Vivían dos osos en un madroño al lado del Sol. Querían construir un refugio allí, en lo alto de la colina.
Discutieron los osos durante un tiempo, un tiempo corto, pero intenso. Y hubo uno de ellos que un día, harto, escogió matar lo que pensó su desasosiego. Tiró a uno de los dos osos por el abismo; y lo vio caer hasta su muerte. Mientras lo veía desvanecerse en la niebla, volvió a escuchar esa voz que lo solía llevar a desquiciarse, la voz que antes provocaba discusiones y malentendidos. Así, mientras veía a su compañero aproximarse a la muerte, le echó de menos. Añoró cuando sus sombras estaban tan juntas, que se hacía imposible reconocer de quién era quién. E incluso, añoró la tormenta con el. Cuando lo perdió de vista; quiso seguirle. Pero no tenía a nadie que le empujara ahora a volar; y tampoco tenía valor ni fuerzas para hacerlo solo.
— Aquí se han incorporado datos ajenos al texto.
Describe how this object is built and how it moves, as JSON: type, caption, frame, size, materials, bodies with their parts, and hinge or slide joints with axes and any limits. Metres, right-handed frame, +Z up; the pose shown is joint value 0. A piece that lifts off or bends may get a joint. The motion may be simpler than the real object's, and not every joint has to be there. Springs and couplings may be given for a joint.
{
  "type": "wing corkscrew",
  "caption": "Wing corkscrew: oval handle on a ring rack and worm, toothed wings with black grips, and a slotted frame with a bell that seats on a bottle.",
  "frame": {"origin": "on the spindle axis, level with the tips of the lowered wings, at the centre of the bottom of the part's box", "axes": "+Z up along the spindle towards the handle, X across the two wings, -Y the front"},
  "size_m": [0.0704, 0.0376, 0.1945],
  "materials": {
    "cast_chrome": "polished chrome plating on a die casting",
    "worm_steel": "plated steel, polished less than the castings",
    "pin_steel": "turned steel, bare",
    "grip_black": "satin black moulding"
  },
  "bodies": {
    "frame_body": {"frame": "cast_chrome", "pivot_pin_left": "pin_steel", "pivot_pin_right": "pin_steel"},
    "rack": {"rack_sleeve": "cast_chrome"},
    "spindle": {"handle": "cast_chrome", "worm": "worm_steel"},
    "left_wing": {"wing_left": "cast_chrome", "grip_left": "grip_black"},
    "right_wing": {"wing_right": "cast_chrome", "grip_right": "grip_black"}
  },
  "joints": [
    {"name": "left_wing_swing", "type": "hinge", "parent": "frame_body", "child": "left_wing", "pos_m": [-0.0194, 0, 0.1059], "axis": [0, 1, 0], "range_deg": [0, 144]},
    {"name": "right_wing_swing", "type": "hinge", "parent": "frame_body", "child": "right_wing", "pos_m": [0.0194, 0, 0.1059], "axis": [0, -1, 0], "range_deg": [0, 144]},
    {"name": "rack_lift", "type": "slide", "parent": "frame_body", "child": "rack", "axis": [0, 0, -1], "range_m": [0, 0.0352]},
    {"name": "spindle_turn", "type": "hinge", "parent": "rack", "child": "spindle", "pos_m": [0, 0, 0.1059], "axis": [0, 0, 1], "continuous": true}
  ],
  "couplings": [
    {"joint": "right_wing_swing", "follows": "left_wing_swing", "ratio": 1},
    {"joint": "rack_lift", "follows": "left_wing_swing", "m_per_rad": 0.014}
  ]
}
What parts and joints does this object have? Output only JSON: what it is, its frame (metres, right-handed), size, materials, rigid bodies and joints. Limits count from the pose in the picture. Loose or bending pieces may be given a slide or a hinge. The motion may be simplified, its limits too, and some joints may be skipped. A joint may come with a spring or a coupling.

Finalmente optó por tomar un fino tallo del rosal que juntos antes habían plantado; y dibujó en la tierra a su oso compañero. Con líneas finas y sinuosas trazó su contorno delicado que un tiempo atrás rozó, su sonrisa abierta y las lágrimas que también le confió. Dibujó su sombra, sus manos, su boca… Pero ningún dibujo de todos logró satisfacerlo. Pasaron los días, los meses y los años; y el oso vivió obsesionado en dibujar su risa, su llanto, su voz, su presencia y su olor.
Cuando la luz del alba teñía la arena de tonos rojizos y violetas; imágenes de su oso compañero se agolpaban en la cabeza del oso dibujante. Eran tan nítidas, tan vivas; que desaforado, el oso dibujaba; tratando en balde de encerrarlas en la superficie con el trazo de su tallo. Parecía como si la tierra ya no aceptase el alma de su compañero; era como si ahora su alma, perteneciese al Sol.